__RECORD EXCERPTS__

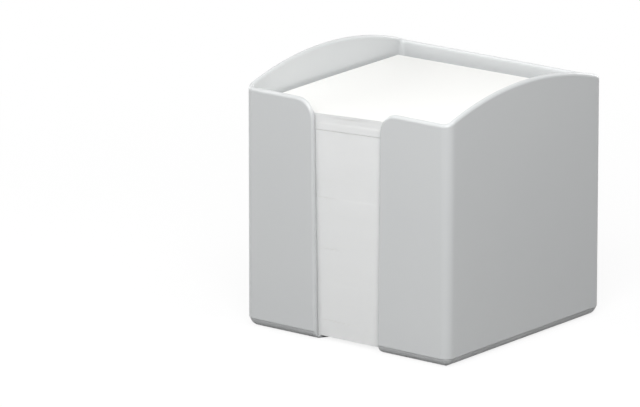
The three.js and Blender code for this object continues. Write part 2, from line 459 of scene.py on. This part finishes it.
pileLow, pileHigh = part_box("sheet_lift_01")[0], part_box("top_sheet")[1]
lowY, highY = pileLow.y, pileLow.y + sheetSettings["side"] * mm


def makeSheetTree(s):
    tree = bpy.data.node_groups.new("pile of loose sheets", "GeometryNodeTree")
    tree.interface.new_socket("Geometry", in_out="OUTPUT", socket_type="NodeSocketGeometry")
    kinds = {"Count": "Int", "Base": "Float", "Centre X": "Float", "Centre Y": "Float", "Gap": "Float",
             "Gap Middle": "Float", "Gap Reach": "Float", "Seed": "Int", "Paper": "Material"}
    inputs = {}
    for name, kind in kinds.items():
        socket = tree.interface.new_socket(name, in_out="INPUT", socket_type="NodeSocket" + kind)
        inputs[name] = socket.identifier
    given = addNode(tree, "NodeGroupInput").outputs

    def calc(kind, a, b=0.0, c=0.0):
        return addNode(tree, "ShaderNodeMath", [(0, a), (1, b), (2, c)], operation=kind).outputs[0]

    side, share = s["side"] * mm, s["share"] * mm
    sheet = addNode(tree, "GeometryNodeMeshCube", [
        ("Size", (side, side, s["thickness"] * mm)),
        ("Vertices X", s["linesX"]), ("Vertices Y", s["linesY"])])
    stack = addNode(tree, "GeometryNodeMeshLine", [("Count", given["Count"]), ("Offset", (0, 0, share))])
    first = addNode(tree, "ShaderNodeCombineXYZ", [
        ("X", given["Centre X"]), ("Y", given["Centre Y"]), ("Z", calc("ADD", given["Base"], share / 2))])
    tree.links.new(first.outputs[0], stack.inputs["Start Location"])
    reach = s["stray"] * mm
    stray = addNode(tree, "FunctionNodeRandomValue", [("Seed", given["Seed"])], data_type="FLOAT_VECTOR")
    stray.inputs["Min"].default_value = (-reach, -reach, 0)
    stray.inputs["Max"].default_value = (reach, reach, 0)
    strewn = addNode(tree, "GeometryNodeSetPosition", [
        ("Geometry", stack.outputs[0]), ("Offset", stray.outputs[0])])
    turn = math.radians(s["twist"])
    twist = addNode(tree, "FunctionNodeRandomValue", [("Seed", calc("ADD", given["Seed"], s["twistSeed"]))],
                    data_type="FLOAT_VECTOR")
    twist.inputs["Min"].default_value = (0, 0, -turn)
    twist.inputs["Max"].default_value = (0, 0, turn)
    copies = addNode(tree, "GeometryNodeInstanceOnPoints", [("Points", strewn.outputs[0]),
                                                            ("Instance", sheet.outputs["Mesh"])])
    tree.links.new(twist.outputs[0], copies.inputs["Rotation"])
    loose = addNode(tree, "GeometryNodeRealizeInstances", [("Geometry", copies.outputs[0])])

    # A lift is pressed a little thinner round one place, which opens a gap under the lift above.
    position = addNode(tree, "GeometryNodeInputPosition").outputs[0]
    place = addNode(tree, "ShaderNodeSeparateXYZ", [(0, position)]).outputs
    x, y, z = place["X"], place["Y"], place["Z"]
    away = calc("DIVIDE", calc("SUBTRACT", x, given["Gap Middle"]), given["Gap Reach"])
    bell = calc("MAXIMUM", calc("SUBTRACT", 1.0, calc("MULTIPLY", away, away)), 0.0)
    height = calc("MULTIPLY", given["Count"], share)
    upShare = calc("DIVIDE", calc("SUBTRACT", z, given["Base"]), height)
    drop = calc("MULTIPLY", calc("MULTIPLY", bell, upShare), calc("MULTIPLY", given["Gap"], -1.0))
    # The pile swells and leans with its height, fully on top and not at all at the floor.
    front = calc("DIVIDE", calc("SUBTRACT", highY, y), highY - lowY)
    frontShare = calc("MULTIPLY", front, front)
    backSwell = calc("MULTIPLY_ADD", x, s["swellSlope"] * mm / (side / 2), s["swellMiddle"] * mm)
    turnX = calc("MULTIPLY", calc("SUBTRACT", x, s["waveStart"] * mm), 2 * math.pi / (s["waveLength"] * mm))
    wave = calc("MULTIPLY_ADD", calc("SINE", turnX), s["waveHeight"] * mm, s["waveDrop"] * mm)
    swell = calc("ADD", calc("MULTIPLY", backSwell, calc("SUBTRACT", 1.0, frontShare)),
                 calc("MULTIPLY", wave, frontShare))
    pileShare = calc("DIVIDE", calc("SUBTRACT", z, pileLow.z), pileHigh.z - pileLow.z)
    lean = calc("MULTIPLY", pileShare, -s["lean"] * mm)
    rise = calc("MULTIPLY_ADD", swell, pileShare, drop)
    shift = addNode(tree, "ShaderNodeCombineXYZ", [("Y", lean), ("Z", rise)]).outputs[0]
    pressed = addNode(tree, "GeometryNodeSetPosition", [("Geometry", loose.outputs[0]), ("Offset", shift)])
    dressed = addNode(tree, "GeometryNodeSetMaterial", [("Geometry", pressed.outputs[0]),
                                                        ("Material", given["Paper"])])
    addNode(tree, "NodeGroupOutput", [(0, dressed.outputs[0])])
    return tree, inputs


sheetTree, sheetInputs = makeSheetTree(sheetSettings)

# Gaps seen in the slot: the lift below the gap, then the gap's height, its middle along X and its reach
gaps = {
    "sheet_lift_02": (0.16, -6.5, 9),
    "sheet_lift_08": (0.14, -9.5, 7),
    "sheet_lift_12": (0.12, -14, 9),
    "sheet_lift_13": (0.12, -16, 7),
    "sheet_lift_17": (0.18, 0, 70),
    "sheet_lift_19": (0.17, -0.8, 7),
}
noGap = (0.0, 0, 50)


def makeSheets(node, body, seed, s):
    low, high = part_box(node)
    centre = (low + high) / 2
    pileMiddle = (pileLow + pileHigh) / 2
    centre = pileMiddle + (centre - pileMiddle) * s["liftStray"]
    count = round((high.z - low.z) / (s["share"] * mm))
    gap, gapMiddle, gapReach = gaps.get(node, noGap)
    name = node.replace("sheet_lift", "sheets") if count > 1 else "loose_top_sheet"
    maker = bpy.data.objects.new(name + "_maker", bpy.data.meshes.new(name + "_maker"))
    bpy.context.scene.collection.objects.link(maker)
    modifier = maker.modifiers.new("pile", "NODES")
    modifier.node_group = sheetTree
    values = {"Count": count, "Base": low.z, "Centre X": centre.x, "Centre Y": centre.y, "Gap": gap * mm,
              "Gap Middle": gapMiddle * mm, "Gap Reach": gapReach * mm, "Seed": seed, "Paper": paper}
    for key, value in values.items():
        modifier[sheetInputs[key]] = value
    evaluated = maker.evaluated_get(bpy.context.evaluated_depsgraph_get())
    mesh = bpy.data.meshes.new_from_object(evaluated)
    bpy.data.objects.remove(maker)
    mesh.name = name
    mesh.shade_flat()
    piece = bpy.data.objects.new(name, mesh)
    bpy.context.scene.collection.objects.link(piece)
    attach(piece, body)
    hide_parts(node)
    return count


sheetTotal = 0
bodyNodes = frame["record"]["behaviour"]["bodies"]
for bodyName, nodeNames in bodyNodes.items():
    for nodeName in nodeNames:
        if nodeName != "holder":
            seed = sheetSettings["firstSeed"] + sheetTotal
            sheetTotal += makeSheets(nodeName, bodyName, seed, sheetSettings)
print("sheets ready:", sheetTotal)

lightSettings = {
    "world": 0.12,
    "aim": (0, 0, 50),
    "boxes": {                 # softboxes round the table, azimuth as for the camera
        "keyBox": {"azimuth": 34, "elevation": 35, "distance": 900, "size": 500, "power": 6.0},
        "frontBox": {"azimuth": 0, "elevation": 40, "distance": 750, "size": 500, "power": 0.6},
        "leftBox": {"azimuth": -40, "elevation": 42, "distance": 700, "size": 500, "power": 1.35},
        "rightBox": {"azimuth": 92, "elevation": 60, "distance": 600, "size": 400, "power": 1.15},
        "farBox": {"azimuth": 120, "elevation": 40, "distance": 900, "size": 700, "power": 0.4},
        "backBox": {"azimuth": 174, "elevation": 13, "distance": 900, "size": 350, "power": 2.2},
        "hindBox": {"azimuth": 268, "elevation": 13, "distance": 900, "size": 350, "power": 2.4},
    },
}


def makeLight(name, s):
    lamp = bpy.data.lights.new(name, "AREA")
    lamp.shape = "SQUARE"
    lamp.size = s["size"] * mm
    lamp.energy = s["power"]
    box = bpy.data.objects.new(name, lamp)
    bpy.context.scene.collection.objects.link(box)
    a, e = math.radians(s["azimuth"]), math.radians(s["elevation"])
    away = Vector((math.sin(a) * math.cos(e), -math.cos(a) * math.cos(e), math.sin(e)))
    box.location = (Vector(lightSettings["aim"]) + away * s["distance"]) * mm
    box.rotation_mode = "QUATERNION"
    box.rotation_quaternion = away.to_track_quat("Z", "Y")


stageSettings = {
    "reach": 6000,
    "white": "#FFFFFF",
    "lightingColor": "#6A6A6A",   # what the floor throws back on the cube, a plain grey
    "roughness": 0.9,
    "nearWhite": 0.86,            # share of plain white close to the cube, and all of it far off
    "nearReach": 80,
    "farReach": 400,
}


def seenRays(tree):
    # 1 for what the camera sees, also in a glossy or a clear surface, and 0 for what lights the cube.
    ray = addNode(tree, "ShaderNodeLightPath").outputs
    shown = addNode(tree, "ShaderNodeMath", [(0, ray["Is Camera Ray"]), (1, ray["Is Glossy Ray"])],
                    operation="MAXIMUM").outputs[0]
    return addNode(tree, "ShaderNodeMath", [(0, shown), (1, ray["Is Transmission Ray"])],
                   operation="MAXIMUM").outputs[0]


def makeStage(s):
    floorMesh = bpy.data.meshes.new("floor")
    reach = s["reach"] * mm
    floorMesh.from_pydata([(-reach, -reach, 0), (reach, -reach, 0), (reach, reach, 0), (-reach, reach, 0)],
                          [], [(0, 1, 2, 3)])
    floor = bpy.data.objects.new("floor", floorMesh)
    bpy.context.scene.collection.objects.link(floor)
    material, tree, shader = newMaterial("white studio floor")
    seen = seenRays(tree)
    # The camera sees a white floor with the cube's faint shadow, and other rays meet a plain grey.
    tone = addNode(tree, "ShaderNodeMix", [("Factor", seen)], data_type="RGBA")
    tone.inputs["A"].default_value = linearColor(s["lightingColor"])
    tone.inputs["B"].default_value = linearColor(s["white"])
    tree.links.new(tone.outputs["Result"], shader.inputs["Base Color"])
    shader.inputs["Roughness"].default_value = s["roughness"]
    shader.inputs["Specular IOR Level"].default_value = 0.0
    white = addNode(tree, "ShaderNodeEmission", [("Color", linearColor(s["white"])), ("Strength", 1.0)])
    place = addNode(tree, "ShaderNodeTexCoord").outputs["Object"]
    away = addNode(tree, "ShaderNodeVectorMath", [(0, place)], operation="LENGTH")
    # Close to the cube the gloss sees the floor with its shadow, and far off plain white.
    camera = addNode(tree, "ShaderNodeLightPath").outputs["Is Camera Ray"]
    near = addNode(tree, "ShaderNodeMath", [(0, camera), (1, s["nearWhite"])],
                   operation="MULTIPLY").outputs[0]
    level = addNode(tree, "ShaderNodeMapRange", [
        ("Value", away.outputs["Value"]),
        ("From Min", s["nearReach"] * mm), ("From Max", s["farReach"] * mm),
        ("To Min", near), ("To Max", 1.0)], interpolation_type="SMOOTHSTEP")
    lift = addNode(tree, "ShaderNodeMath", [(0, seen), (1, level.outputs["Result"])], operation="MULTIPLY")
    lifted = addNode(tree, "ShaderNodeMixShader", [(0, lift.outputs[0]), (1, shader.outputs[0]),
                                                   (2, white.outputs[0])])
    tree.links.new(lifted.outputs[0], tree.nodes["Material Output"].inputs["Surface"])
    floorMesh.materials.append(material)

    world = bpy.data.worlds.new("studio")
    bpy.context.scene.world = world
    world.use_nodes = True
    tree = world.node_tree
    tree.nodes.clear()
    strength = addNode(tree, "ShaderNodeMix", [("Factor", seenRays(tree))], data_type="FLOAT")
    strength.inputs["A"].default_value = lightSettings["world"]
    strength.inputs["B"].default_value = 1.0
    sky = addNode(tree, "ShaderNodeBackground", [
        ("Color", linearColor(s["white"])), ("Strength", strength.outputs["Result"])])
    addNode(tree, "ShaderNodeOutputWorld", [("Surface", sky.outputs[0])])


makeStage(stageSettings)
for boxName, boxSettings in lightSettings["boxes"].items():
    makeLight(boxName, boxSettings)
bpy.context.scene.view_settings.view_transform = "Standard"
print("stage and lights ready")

---

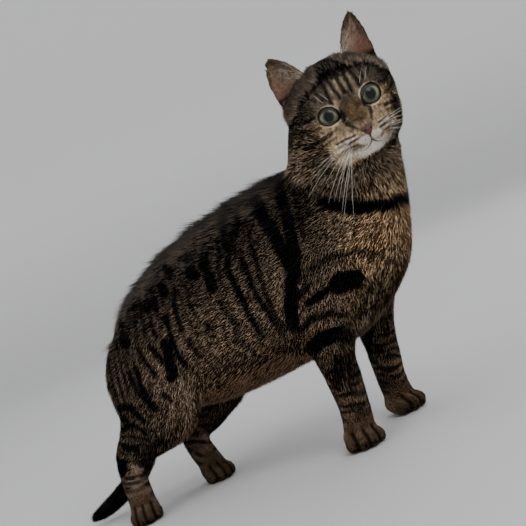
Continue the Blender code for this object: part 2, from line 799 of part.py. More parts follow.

__TO BE DONE__
Give again, word for word, every line of the listing above from the one with "The three.js and" to the one with "lowY, highY = pileLow.y, pileLow.y", both inclusive, and nothing beyond them.

__WRITTEN REPLY__
The three.js and Blender code for this object continues. Write part 2, from line 459 of scene.py on. This part finishes it.
pileLow, pileHigh = part_box("sheet_lift_01")[0], part_box("top_sheet")[1]
lowY, highY = pileLow.y, pileLow.y + sheetSettings["side"] * mm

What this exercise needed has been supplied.